Doch die indonesische Zentralregierung war nicht bereit, das Territorium zu teilen und bekämpfte die Unabhängigkeitsbestrebungen. Für die abziehende Kolonialmacht hieß das: Wir nehmen die molukkischen Soldaten vorübergehend mit.
"Und da haben wirklich 99 % dieser 4000 Soldaten gesagt: Ja, wir vertrauen den Niederlanden, denen wir treu gedient haben, und wir gehen in die Niederlande, weil: Man hat uns gesagt, das ist nur zeitlich befristet, bis das alles geregelt ist in Indonesien, bis wir dort unseren eigenen Staat haben - und sind daher 1951, samt Familien, insgesamt knapp 13.000 Personen, per Schiff dann in die Niederlande gebracht worden von Java aus."
Untergebracht in Baracken und Lagern
Untergebracht wurden die Familien in Baracken und Lagern, eine Integration in die niederländische Gesellschaft war von beiden Seiten nicht gewünscht, betont Frederic Arntz, der ein Buch über die Geschichte der Molukker in den Niederlanden geschrieben hat.
Mit den Jahren wurde eine Rückkehr nach Indonesien zwar immer unwahrscheinlicher, doch die ältere Generation der Molluker hielt an ihrem Traum fest. Erst ihre Kinder, die in öffentliche Schulen gingen und dadurch viel Kontakt mit der Mehrheitsgesellschaft hatten, fingen an, die Situation in Frage zu stellen.
"Man muss bedenken, die erste Generation war den Niederlanden sehr treu, das waren treue Militärs, die auf Befehle gehört haben. Deshalb waren das nicht diejenigen, die so stark aufbegehrt haben, aber die zweite Generation, die dann erlebt hat, wie frei man sich eigentlich äußern kann, so wie es in den Niederlanden auch damals schon ja der Fall war, und dann erlebt haben, wie frustriert und traurig ihre Eltern waren, das ist etwas, das wurde ganz, ganz stark übertragen."

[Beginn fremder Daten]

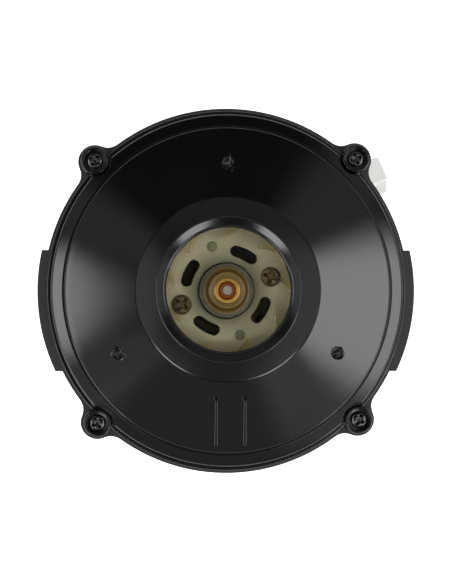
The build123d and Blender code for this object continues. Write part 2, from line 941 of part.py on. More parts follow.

Enttäuscht von der Gesellschaft und dem Schweigen der Eltern
Von der niederländischen Gesellschaft – und dem Schweigen ihrer Eltern – enttäuscht, begannen die jungen Molukker, die Republik der Südmolukken zu idealisieren. Dass der indonesische Präsident Suharto 1970 in den Niederlanden als Staatsgast empfangen wurde, brachte das Fass zum Überlaufen.
Nach den Geiselnahmen durch molukkische Terroristen sichern niederländische Polizeikräfte Verkehrsknotenpunkte, wie hier nahe Groningen© imago stock&people
"Das hat dann einfach dazu geführt, dass man gesagt hat, ja wir müssen immer krasser reagieren, weil, und das ist eigentlich Kern der Sache, die niederländische Regierung die Problematik der Molukker überhaupt nicht ernst genommen hat. Das ist einer der großen Kritikpunkte in diesem Spannungsfeld in den siebziger Jahren, das also erst nach 1977, also als im Grunde all diese ganzen Zugentführung, Geiselnahmen und Brandanschläge waren, die Niederländer verstanden haben, die niederländische Regierung verstanden hat: Wir müssen handeln. Wir müssen uns mit den Molukkern nicht nur einigen, sondern wir müssen ihnen eine Zukunft in den Niederlanden bieten, und wir müssen sie integrieren."
Ende der 1970er-Jahre wurde die "Molukkersnota" verabschiedet, ein Programm zur Förderung der Molluker in den Bereichen Bildung und Arbeit. Doch die wirtschaftliche Situation der Minderheit ist nach wie vor schwierig: Die meisten der inzwischen rund 45.000 Molluker in den Niederlanden arbeiten in Branchen, die in Krisenzeiten schnell Mitarbeiter entlassen.
Und so träumen heute wieder mehr Molluker von ihrer "alten Heimat" auf dem indonesischen Archipel als vor 20 Jahren.